§ **What is being asked**
Repeat the records below exactly as they appear.

§ **Extracted entries**

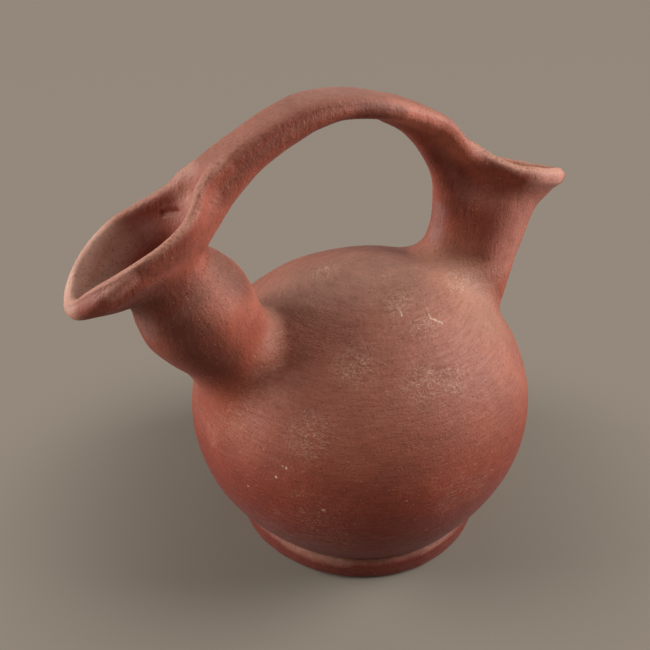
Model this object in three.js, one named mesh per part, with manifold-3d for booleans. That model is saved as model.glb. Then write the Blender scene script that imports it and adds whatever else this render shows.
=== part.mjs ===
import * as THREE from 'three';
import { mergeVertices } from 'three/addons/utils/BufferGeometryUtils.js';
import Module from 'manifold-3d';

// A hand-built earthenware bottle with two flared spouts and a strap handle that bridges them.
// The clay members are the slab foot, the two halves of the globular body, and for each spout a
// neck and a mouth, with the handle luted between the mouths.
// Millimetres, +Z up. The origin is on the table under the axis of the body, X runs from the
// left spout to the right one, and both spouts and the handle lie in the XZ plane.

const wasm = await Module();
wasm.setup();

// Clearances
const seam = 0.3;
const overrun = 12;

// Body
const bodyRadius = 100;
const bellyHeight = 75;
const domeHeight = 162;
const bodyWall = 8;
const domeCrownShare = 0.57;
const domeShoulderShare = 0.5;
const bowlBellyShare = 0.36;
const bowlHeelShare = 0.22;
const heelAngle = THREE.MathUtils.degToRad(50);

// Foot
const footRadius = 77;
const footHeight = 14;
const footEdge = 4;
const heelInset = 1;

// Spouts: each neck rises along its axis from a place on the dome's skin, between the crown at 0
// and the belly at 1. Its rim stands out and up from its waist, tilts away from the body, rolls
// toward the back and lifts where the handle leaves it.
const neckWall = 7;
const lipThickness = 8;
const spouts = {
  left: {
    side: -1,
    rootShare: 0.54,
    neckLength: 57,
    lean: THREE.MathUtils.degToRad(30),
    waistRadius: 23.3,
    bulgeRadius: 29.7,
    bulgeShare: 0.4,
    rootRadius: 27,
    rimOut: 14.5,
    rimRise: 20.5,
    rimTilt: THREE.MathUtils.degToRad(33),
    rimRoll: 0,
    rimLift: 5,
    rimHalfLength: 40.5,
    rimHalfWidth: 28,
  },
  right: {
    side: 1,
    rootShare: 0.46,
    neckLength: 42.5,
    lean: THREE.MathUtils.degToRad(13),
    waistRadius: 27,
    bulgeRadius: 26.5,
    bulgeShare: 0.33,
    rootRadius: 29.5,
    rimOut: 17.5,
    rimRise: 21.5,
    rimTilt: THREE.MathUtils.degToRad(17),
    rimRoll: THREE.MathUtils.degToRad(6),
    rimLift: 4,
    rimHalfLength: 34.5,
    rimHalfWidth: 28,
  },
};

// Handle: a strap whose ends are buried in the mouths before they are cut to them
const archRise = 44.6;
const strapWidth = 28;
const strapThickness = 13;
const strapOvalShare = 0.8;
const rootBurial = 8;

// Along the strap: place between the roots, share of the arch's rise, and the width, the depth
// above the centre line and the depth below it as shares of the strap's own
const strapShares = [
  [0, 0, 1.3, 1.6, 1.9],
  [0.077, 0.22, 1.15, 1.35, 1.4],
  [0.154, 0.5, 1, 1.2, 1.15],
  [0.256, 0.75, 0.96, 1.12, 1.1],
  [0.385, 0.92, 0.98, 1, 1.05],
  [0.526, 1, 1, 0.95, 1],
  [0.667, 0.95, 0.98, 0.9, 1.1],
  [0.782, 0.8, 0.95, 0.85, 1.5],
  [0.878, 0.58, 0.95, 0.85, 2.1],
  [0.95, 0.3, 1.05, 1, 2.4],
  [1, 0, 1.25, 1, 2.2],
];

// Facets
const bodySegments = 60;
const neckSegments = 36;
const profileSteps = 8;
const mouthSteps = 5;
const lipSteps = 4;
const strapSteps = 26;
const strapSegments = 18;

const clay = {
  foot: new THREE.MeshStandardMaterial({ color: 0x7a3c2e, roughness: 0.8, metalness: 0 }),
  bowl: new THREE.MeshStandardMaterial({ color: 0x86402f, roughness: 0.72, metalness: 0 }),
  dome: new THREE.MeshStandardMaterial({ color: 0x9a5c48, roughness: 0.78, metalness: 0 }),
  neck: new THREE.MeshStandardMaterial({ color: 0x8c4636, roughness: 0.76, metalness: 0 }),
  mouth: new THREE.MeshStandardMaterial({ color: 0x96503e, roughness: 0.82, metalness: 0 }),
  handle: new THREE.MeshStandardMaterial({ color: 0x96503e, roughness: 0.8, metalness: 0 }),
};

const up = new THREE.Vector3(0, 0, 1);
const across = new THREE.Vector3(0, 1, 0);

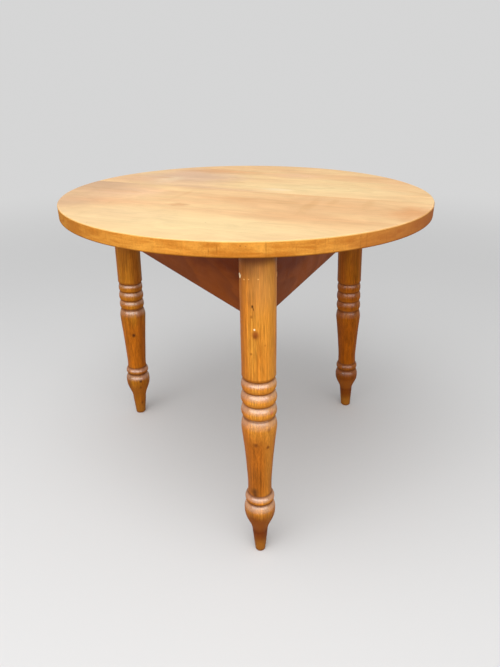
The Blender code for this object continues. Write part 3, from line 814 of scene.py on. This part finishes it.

§ **Solution to the exercise**
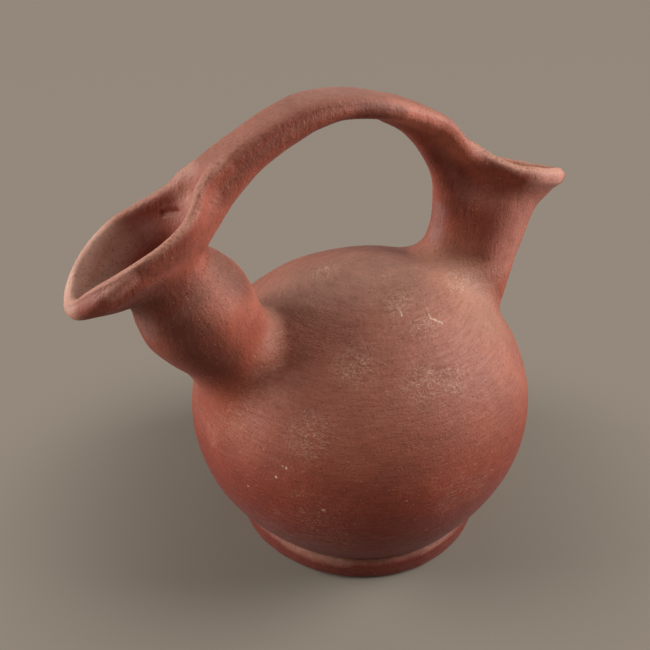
Model this object in three.js, one named mesh per part, with manifold-3d for booleans. That model is saved as model.glb. Then write the Blender scene script that imports it and adds whatever else this render shows.
=== part.mjs ===
import * as THREE from 'three';
import { mergeVertices } from 'three/addons/utils/BufferGeometryUtils.js';
import Module from 'manifold-3d';

// A hand-built earthenware bottle with two flared spouts and a strap handle that bridges them.
// The clay members are the slab foot, the two halves of the globular body, and for each spout a
// neck and a mouth, with the handle luted between the mouths.
// Millimetres, +Z up. The origin is on the table under the axis of the body, X runs from the
// left spout to the right one, and both spouts and the handle lie in the XZ plane.

const wasm = await Module();
wasm.setup();

// Clearances
const seam = 0.3;
const overrun = 12;

// Body
const bodyRadius = 100;
const bellyHeight = 75;
const domeHeight = 162;
const bodyWall = 8;
const domeCrownShare = 0.57;
const domeShoulderShare = 0.5;
const bowlBellyShare = 0.36;
const bowlHeelShare = 0.22;
const heelAngle = THREE.MathUtils.degToRad(50);

// Foot
const footRadius = 77;
const footHeight = 14;
const footEdge = 4;
const heelInset = 1;

// Spouts: each neck rises along its axis from a place on the dome's skin, between the crown at 0
// and the belly at 1. Its rim stands out and up from its waist, tilts away from the body, rolls
// toward the back and lifts where the handle leaves it.
const neckWall = 7;
const lipThickness = 8;
const spouts = {
  left: {
    side: -1,
    rootShare: 0.54,
    neckLength: 57,
    lean: THREE.MathUtils.degToRad(30),
    waistRadius: 23.3,
    bulgeRadius: 29.7,
    bulgeShare: 0.4,
    rootRadius: 27,
    rimOut: 14.5,
    rimRise: 20.5,
    rimTilt: THREE.MathUtils.degToRad(33),
    rimRoll: 0,
    rimLift: 5,
    rimHalfLength: 40.5,
    rimHalfWidth: 28,
  },
  right: {
    side: 1,
    rootShare: 0.46,
    neckLength: 42.5,
    lean: THREE.MathUtils.degToRad(13),
    waistRadius: 27,
    bulgeRadius: 26.5,
    bulgeShare: 0.33,
    rootRadius: 29.5,
    rimOut: 17.5,
    rimRise: 21.5,
    rimTilt: THREE.MathUtils.degToRad(17),
    rimRoll: THREE.MathUtils.degToRad(6),
    rimLift: 4,
    rimHalfLength: 34.5,
    rimHalfWidth: 28,
  },
};

// Handle: a strap whose ends are buried in the mouths before they are cut to them
const archRise = 44.6;
const strapWidth = 28;
const strapThickness = 13;
const strapOvalShare = 0.8;
const rootBurial = 8;

// Along the strap: place between the roots, share of the arch's rise, and the width, the depth
// above the centre line and the depth below it as shares of the strap's own
const strapShares = [
  [0, 0, 1.3, 1.6, 1.9],
  [0.077, 0.22, 1.15, 1.35, 1.4],
  [0.154, 0.5, 1, 1.2, 1.15],
  [0.256, 0.75, 0.96, 1.12, 1.1],
  [0.385, 0.92, 0.98, 1, 1.05],
  [0.526, 1, 1, 0.95, 1],
  [0.667, 0.95, 0.98, 0.9, 1.1],
  [0.782, 0.8, 0.95, 0.85, 1.5],
  [0.878, 0.58, 0.95, 0.85, 2.1],
  [0.95, 0.3, 1.05, 1, 2.4],
  [1, 0, 1.25, 1, 2.2],
];

// Facets
const bodySegments = 60;
const neckSegments = 36;
const profileSteps = 8;
const mouthSteps = 5;
const lipSteps = 4;
const strapSteps = 26;
const strapSegments = 18;

const clay = {
  foot: new THREE.MeshStandardMaterial({ color: 0x7a3c2e, roughness: 0.8, metalness: 0 }),
  bowl: new THREE.MeshStandardMaterial({ color: 0x86402f, roughness: 0.72, metalness: 0 }),
  dome: new THREE.MeshStandardMaterial({ color: 0x9a5c48, roughness: 0.78, metalness: 0 }),
  neck: new THREE.MeshStandardMaterial({ color: 0x8c4636, roughness: 0.76, metalness: 0 }),
  mouth: new THREE.MeshStandardMaterial({ color: 0x96503e, roughness: 0.82, metalness: 0 }),
  handle: new THREE.MeshStandardMaterial({ color: 0x96503e, roughness: 0.8, metalness: 0 }),
};

const up = new THREE.Vector3(0, 0, 1);
const across = new THREE.Vector3(0, 1, 0);

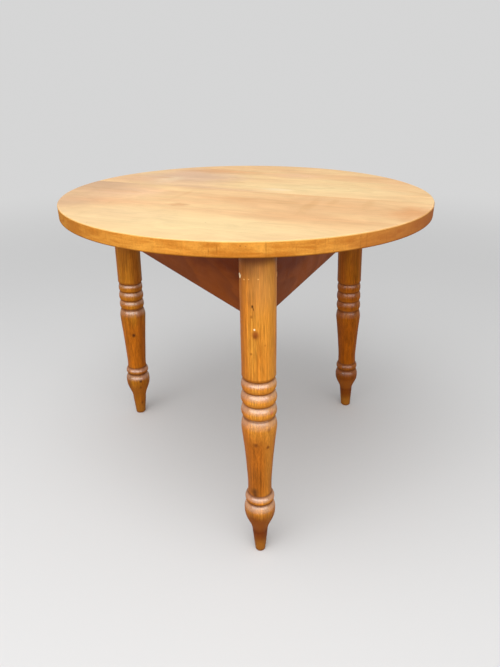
The Blender code for this object continues. Write part 3, from line 814 of scene.py on. This part finishes it.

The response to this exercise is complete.